Dataset section.

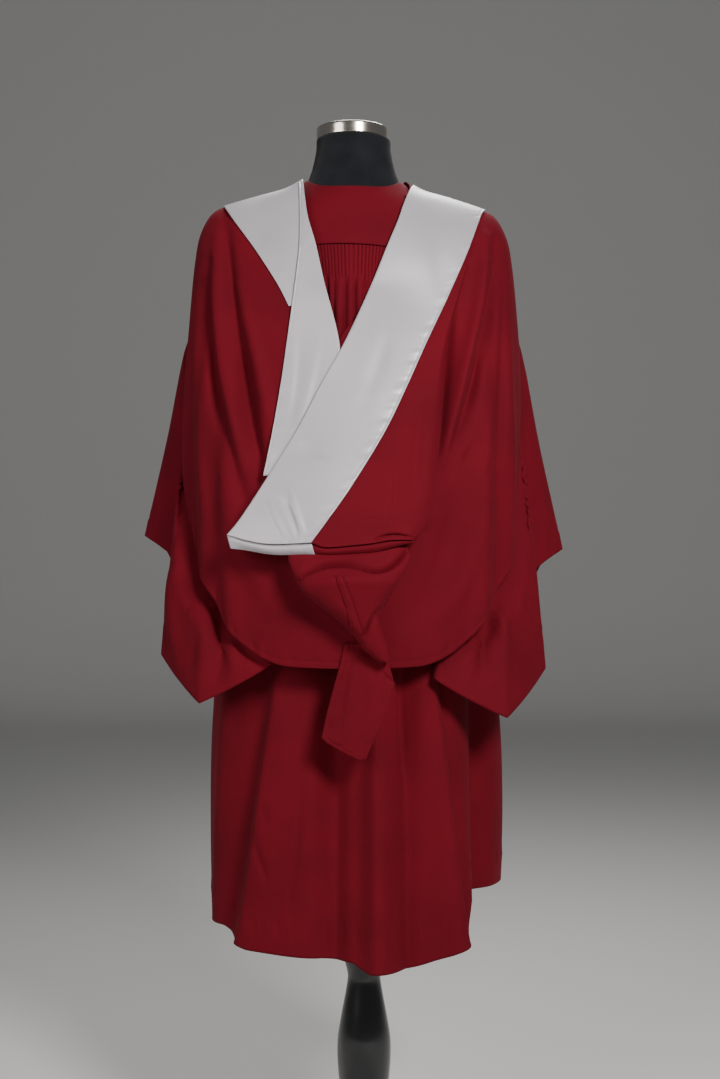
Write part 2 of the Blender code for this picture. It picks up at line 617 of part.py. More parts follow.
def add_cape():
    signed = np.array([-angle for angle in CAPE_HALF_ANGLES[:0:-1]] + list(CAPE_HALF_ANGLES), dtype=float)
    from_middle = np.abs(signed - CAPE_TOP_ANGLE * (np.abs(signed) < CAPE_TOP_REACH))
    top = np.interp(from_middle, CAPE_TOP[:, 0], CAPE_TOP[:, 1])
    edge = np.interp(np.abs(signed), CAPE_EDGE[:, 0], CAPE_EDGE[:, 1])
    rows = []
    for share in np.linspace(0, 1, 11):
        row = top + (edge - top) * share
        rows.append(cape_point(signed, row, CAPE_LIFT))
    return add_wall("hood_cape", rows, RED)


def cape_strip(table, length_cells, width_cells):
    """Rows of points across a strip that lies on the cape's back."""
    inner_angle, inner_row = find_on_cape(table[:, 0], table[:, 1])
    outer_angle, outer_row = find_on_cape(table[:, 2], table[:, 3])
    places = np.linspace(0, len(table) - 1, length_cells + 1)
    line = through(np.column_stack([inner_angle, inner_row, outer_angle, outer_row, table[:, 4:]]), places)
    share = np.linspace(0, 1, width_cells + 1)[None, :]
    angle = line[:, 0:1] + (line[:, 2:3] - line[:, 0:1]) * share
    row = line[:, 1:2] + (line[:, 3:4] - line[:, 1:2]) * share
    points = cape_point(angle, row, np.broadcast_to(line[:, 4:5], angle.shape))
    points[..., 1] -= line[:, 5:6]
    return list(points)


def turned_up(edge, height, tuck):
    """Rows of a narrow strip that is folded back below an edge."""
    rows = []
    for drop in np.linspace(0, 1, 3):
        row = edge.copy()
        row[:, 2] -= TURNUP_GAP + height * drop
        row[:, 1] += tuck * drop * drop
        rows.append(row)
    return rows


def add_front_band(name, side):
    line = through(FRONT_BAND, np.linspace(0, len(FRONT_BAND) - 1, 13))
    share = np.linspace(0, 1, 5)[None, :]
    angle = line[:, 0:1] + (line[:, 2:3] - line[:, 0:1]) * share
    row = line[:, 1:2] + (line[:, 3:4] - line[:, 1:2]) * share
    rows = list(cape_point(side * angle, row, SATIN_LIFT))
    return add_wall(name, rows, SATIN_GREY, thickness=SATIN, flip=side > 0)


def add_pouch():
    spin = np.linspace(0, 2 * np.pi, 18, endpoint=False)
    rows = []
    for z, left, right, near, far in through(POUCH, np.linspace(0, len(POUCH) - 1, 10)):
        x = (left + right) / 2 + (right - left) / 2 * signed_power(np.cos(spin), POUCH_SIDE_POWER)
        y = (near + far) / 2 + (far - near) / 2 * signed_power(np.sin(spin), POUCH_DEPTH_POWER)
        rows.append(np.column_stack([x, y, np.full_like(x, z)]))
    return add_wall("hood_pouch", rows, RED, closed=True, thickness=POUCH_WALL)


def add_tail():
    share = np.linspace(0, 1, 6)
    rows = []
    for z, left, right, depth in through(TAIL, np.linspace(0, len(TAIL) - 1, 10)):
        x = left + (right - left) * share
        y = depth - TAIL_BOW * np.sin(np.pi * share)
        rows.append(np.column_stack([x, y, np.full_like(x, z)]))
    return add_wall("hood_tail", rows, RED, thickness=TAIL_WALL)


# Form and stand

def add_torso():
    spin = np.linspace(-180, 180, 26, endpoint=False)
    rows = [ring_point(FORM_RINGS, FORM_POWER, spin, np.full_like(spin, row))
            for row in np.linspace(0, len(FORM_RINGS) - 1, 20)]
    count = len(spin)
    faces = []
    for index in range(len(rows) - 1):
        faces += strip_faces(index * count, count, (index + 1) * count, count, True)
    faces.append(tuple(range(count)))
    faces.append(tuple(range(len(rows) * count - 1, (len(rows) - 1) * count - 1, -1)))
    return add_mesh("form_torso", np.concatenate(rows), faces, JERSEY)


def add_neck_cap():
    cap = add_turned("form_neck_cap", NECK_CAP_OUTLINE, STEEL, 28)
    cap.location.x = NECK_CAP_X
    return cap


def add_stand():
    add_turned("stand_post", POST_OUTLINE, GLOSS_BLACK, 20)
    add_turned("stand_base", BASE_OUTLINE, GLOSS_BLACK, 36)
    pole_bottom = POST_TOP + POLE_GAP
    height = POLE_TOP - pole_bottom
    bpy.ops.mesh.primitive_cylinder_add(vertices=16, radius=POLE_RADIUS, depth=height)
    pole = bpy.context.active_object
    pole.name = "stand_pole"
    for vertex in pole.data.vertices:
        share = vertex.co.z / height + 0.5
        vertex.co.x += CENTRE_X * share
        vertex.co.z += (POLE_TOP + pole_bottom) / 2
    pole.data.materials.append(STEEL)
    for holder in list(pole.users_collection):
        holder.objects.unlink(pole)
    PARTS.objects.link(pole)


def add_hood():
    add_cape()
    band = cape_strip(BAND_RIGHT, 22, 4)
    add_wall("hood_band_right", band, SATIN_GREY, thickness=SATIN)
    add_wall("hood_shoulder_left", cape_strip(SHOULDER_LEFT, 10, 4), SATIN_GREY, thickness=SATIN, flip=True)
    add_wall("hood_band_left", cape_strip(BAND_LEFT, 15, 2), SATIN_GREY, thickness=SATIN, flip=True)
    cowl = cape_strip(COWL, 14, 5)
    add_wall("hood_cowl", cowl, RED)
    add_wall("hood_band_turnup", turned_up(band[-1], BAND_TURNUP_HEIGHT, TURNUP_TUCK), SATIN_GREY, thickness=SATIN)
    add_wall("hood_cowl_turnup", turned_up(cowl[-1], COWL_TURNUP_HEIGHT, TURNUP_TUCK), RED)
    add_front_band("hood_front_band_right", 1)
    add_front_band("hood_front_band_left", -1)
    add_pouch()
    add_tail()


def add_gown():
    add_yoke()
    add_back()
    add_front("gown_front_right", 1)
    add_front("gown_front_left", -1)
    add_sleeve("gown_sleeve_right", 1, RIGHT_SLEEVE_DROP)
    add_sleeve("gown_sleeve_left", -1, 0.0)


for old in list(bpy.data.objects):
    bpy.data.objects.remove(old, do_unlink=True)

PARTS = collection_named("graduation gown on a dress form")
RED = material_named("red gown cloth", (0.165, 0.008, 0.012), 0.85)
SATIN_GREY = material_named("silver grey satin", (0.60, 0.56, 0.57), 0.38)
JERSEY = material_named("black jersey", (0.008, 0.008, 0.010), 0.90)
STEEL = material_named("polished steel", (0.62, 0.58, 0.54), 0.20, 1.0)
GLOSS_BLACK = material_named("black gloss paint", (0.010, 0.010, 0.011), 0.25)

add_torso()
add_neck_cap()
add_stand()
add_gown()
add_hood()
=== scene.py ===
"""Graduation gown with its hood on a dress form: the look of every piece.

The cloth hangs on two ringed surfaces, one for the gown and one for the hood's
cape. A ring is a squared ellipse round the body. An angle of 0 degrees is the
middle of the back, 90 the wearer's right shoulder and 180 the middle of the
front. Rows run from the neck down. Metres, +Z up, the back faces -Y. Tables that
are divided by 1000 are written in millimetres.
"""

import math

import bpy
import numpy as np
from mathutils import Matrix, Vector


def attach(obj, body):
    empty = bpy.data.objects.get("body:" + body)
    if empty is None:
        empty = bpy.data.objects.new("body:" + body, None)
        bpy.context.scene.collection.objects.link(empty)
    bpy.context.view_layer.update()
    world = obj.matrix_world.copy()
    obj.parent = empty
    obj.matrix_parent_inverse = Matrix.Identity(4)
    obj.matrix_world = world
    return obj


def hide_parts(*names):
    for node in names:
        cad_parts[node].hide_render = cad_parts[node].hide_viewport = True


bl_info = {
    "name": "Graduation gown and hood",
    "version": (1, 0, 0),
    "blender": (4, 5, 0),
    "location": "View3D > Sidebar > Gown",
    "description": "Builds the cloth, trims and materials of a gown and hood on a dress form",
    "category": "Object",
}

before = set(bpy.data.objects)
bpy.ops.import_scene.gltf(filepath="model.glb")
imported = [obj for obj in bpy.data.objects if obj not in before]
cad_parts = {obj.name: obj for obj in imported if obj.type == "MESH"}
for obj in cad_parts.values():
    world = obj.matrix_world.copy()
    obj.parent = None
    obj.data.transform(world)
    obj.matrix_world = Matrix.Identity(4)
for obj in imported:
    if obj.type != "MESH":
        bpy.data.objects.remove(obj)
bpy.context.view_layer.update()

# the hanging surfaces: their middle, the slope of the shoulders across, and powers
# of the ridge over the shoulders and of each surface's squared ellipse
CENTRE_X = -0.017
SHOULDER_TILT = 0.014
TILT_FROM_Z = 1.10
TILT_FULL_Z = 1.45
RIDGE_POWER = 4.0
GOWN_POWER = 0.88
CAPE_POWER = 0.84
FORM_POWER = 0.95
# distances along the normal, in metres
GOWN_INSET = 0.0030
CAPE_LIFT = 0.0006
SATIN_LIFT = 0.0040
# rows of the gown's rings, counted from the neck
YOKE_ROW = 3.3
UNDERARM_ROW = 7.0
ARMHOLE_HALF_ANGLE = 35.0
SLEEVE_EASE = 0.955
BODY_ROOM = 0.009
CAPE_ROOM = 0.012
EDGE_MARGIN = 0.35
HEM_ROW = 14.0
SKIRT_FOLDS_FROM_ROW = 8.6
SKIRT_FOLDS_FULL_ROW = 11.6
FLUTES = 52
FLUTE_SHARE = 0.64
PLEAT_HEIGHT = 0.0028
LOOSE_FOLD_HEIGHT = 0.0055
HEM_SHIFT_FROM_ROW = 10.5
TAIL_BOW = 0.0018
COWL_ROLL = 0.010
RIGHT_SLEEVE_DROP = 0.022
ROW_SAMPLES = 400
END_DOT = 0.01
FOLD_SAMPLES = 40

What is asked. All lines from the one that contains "for node in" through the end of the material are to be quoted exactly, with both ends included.

Response below.
    for node in names:
        cad_parts[node].hide_render = cad_parts[node].hide_viewport = True


bl_info = {
    "name": "Graduation gown and hood",
    "version": (1, 0, 0),
    "blender": (4, 5, 0),
    "location": "View3D > Sidebar > Gown",
    "description": "Builds the cloth, trims and materials of a gown and hood on a dress form",
    "category": "Object",
}

before = set(bpy.data.objects)
bpy.ops.import_scene.gltf(filepath="model.glb")
imported = [obj for obj in bpy.data.objects if obj not in before]
cad_parts = {obj.name: obj for obj in imported if obj.type == "MESH"}
for obj in cad_parts.values():
    world = obj.matrix_world.copy()
    obj.parent = None
    obj.data.transform(world)
    obj.matrix_world = Matrix.Identity(4)
for obj in imported:
    if obj.type != "MESH":
        bpy.data.objects.remove(obj)
bpy.context.view_layer.update()

# the hanging surfaces: their middle, the slope of the shoulders across, and powers
# of the ridge over the shoulders and of each surface's squared ellipse
CENTRE_X = -0.017
SHOULDER_TILT = 0.014
TILT_FROM_Z = 1.10
TILT_FULL_Z = 1.45
RIDGE_POWER = 4.0
GOWN_POWER = 0.88
CAPE_POWER = 0.84
FORM_POWER = 0.95
# distances along the normal, in metres
GOWN_INSET = 0.0030
CAPE_LIFT = 0.0006
SATIN_LIFT = 0.0040
# rows of the gown's rings, counted from the neck
YOKE_ROW = 3.3
UNDERARM_ROW = 7.0
ARMHOLE_HALF_ANGLE = 35.0
SLEEVE_EASE = 0.955
BODY_ROOM = 0.009
CAPE_ROOM = 0.012
EDGE_MARGIN = 0.35
HEM_ROW = 14.0
SKIRT_FOLDS_FROM_ROW = 8.6
SKIRT_FOLDS_FULL_ROW = 11.6
FLUTES = 52
FLUTE_SHARE = 0.64
PLEAT_HEIGHT = 0.0028
LOOSE_FOLD_HEIGHT = 0.0055
HEM_SHIFT_FROM_ROW = 10.5
TAIL_BOW = 0.0018
COWL_ROLL = 0.010
RIGHT_SLEEVE_DROP = 0.022
ROW_SAMPLES = 400
END_DOT = 0.01
FOLD_SAMPLES = 40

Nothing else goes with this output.